Fortunately barrister Ian Brownhill offered to conduct Bone’s defence pro bono and in the High Court hearing the Qatari royals were forced to drop the attempt to ban protests and the demand for fees but Bone accepted a legal restriction on him going inside the Shard and its immediate vicinity. But that meant the planned protest that evening could still go ahead, and Bone and his team emerged from the court victorious. His health issues meant that he was himself in any case unable to attend the protest.

At the protest there were large numbers of police and security, along with many in plain clothes and two officers with search dogs. The protest was always intended to be a peaceful one and the protesters were careful to remain outside the boundary of The Shard, marked with a metal line in the pavement. The police nonetheless harassed them, making a patently spurious claim that they were causing an obstruction to commuters attempting to enter London Bridge station and trying to move them further away from The Shard. Although the protest clearly wasn’t causing any serious problems to those entering or leaving the station, the larger numbers of police and security were.

Three years on, London still has a huge problem, with huge numbers of unaffordable flats still being built, particularly in the huge development area in Vauxhall and Nine Elms, including the developments around the US Embassy and the former Battersea Power Station. Some developments here include small areas of social housing, with ‘poor door’ entrances hidden away around the backs of some of the towers, the residents or which are excluded from the many facilities which are provided for the wealthy.

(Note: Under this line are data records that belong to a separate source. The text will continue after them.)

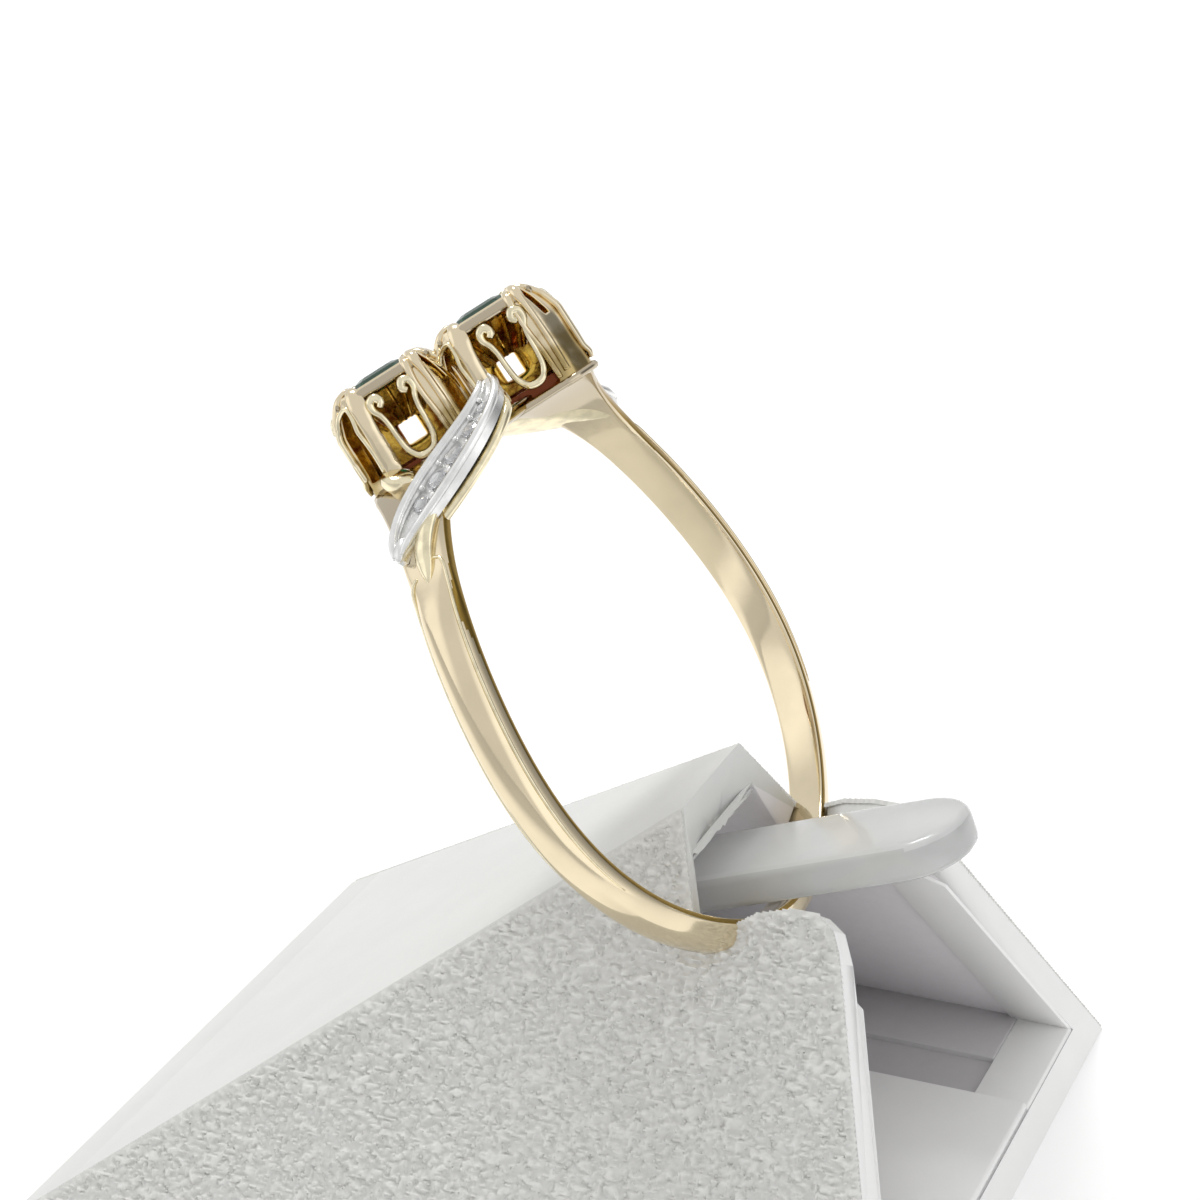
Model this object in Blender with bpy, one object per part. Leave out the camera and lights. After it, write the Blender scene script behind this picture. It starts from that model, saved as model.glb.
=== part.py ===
"""A two-stone emerald ring standing in a small covered display stand.

World frame: X from the stand's sloped front to its open back, Y across it, Z up, metres.
Ring frame: X along the finger hole, Y across it, Z from the hole's centre to the heads.
The left half of the ring is modelled, and half a turn about the ring's Z gives the right half.
"""

import math

import bmesh
import bpy
from mathutils import Matrix, Vector

MM = 0.001

# Stand
BASE_DEPTH = 29.26 * MM
BASE_HALF_WIDTH = 11.5 * MM
RIDGE_RUN = 19.68 * MM
RIDGE_HEIGHT = 13.7 * MM
RIDGE_HALF_WIDTH = 2.25 * MM
SHOULDER_RUN = 24.96 * MM
SHOULDER_HEIGHT = 11.85 * MM
FRONT_WALL = 1.5 * MM
SIDE_WALL = 1.2 * MM
BASE_THICKNESS = 1.2 * MM
BASE_GLUE_GAP = 0.05 * MM
NOTCH_RUN = 1.3 * MM
NOTCH_DROP = 3.3 * MM
SHOULDER_ROUND = 0.6 * MM

# How the ring stands in it
RING_SINK = 5.24 * MM
RING_SETBACK = 0.18 * MM
RING_LEAN = math.radians(34.1)
RING_YAW = math.radians(2.26)
RING_ROLL = math.radians(2.4)
SLOT_CLEARANCE = 0.1 * MM

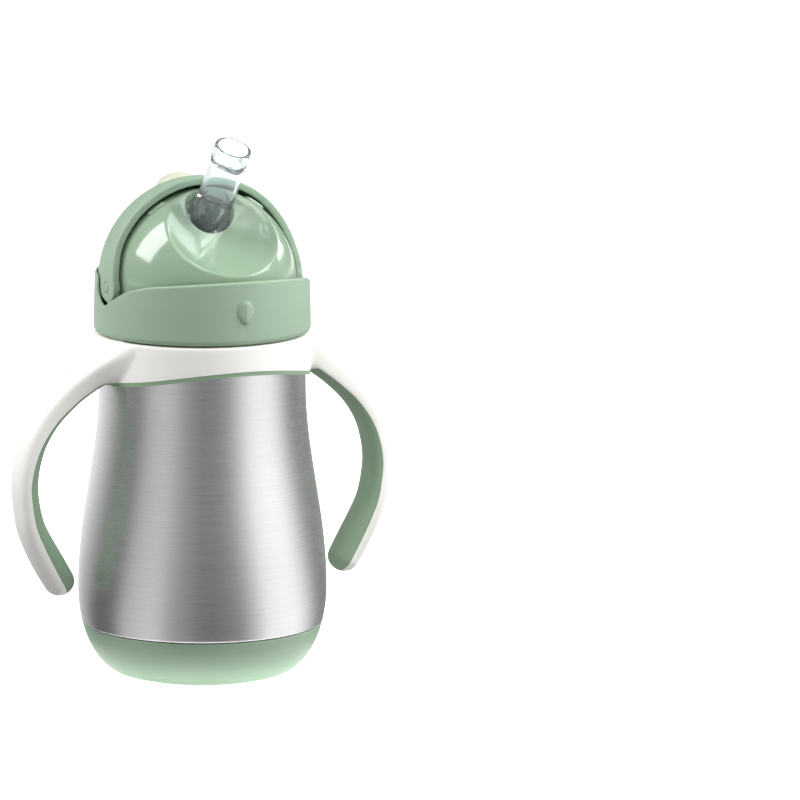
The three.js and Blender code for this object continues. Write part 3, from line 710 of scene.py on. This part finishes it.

While blocks have large and well-furnished foyers with a concierge service for the rich, as well as some recreational facilities, social housing tenants typically enter a narrow bleak corridor with no space even for parcel deliveries. Just like the block in Aldgate where Class War’s long series of protests put the issue of ‘poor doors’, where poorer tenants are segregated from their wealthy neighbours on the national agenda back in 2014.

In July 2019, Communities Secretary James Brokenshire was “appalled” by the examples of segregation he had seen and promised to put an end to the use of “poor doors” in housing developments in England. It appears to have been a Broken promise, and Class War are thinking it is time for more action.